Probabilmente la morfologia delle anfore è funzionale ai metodi di trasporto. In una nave ne stavano anche 10.000! Spesso venivano creati degli strati di sabbia (anche 4 o 5) nei quali venivano interposte le anfore. La funzione del puntone era quella di poter garantire un migliore incastro. Tra un'anfora e l'altra, inoltre, venivano interposte delle fascine in modo tale da evitare il contatto reciproco e quindi la rottura in caso di movimenti accidentali.
Normalmente le anfore più grandi venivano poste al centro della stiva, mentre quelle più piccole a poppa e a prua.
Mediamente un'anfora aveva la capacità di 50l.

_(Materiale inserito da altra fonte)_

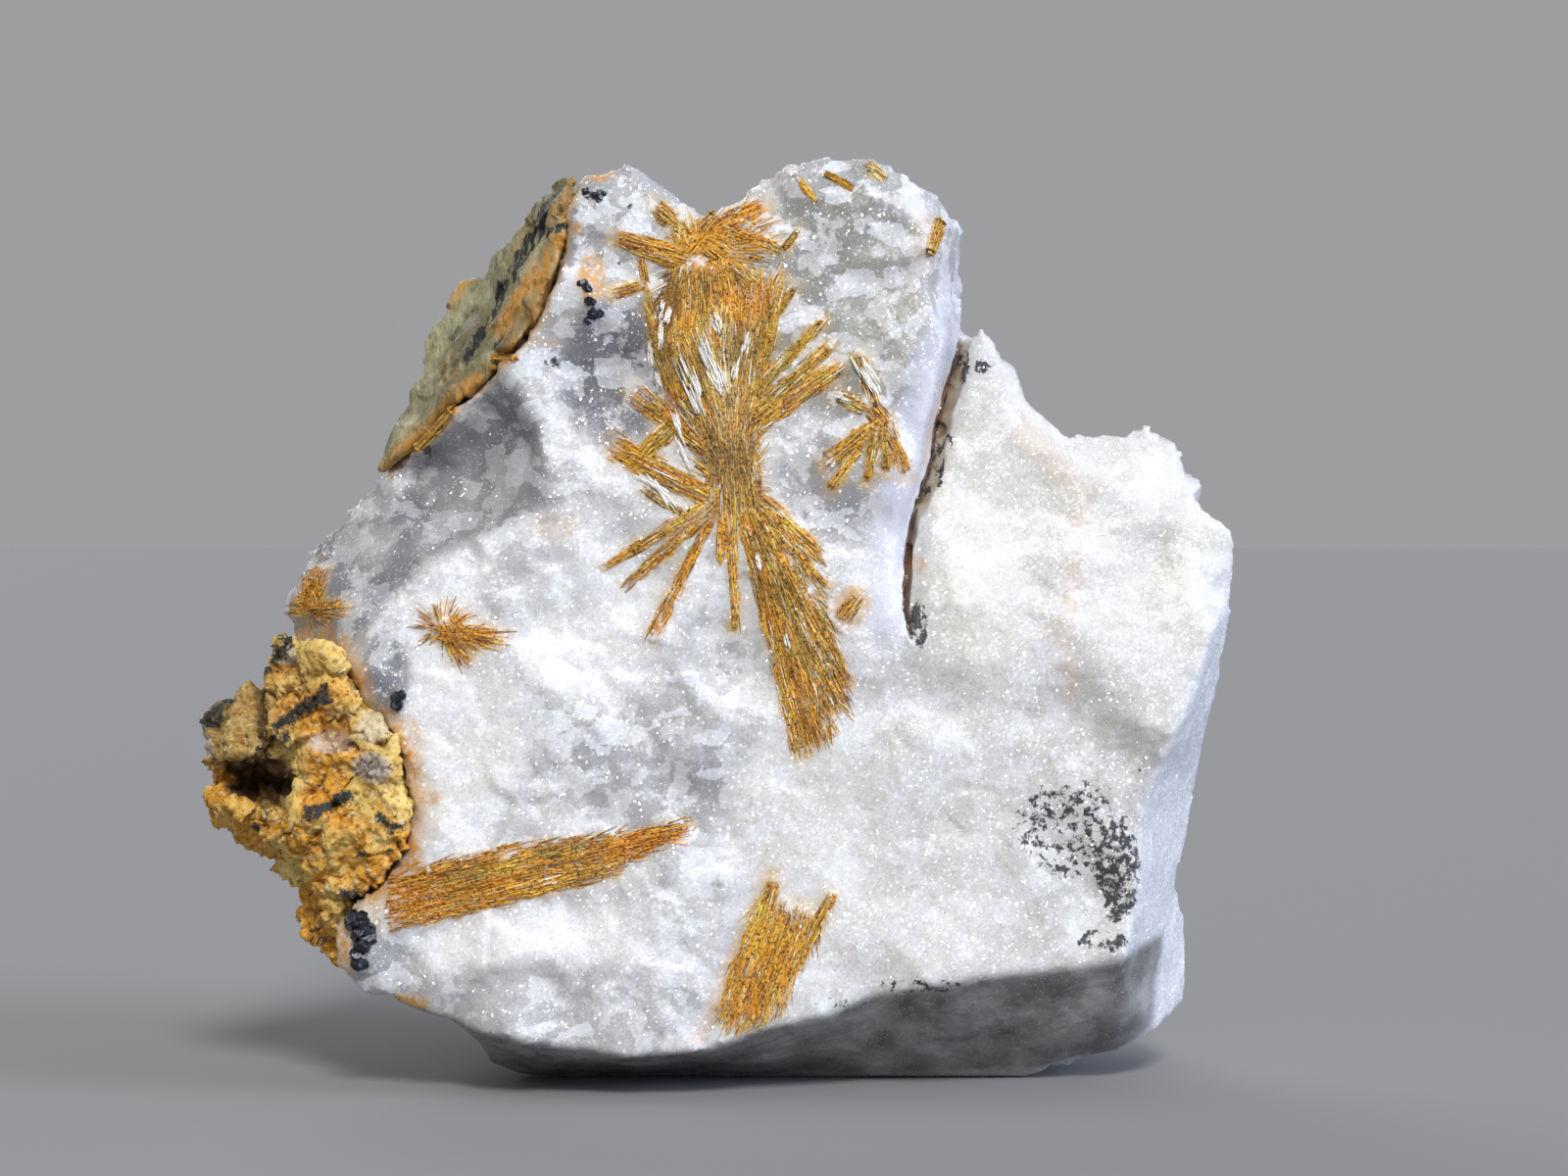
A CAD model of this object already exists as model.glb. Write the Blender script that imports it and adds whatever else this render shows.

Alcuni studiosi si sono occupati della classificazione delle anfore in base alla loro forma tipica e al loro uso. Tali classificazioni sono: dressel e lamboglia.
Le anfore essendo costituite di materiale poroso (argilla con interclusi di quarzo e carbonato di calcio) si impregnavano della sostanza che contenevano e quindi non potevano essere riutilizzate. Spesso quindi venivano gettate via (a Roma esite un monte costituito interamente da questi cocci gettati via!). Con il tempo i romani impararono a riutilizzarle per esempio nelle volte delle cupole ma anche nelle opere di bonifica (abbiamo un esempio di quest'ultimo impiego in un sito a Sevegliano). Le anfore venivano disposte all'interno del suolo con il collo rivolto verso il basso, oppure, per i siti di grande estesione, orizzontalmente (talvota il loro collo veniva spaccato in modo tale che esse potessero essere incastrate le une nelle altre). La funzione era quella di drenare il terrreno.
Anche la manifattura delle anfore subì un declino qualitativo (lo si capisce sostanzialmente dalla presenza di interclusi interi di ghiaia).
L'uso delle anfore avvenne circa fino al VII° - VIII° sec., successivamente vennero definitivamente sostituite dalle botti che tuttavia erano già conosciute ai romani e alle popolazioni celtiche. Vi sono delle raffigurazioni di carri che trasportanto botti e anfore.
In Gallia non vennero mai trovate delle anfore provenienti dal mondo italico in quanto si pensa che la produzione celtica di vino e olio fosse soddisfacente per i propri fabbisogni.
E' stato possibile identificare la provenienza di alcune anfore in quanto portavano il sigillo con il nome della fornace nella quale erano state prodotte. Per quanto riguarda le anfore senza sigillo, gli studiosi hanno cercato di capirne la provenienza in base ai materiali di cui erano costituite ma tale studio è stato incocludente perchè i suoli argillosi della penisola erano sostanzialmente uguali lungo tutto l'adriatico.
Un altro uso delle anfore era quello funerario.